__What to do__
Set down the material once more, exactly as it appears.

Start Information supplied

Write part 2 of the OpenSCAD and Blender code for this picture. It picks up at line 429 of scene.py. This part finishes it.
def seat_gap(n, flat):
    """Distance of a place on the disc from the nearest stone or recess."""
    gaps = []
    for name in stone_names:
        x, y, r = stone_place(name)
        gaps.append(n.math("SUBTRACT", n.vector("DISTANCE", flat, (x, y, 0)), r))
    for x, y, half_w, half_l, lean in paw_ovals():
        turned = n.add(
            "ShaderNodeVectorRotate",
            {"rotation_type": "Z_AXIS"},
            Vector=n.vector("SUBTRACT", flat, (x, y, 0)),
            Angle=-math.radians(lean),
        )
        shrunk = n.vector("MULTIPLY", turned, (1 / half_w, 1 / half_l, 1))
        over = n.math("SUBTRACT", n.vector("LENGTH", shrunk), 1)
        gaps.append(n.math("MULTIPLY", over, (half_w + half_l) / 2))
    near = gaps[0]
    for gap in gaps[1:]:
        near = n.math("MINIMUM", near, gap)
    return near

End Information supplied

__Complete answer__
Write part 2 of the OpenSCAD and Blender code for this picture. It picks up at line 429 of scene.py. This part finishes it.
def seat_gap(n, flat):
    """Distance of a place on the disc from the nearest stone or recess."""
    gaps = []
    for name in stone_names:
        x, y, r = stone_place(name)
        gaps.append(n.math("SUBTRACT", n.vector("DISTANCE", flat, (x, y, 0)), r))
    for x, y, half_w, half_l, lean in paw_ovals():
        turned = n.add(
            "ShaderNodeVectorRotate",
            {"rotation_type": "Z_AXIS"},
            Vector=n.vector("SUBTRACT", flat, (x, y, 0)),
            Angle=-math.radians(lean),
        )
        shrunk = n.vector("MULTIPLY", turned, (1 / half_w, 1 / half_l, 1))
        over = n.math("SUBTRACT", n.vector("LENGTH", shrunk), 1)
        gaps.append(n.math("MULTIPLY", over, (half_w + half_l) / 2))
    near = gaps[0]
    for gap in gaps[1:]:
        near = n.math("MINIMUM", near, gap)
    return near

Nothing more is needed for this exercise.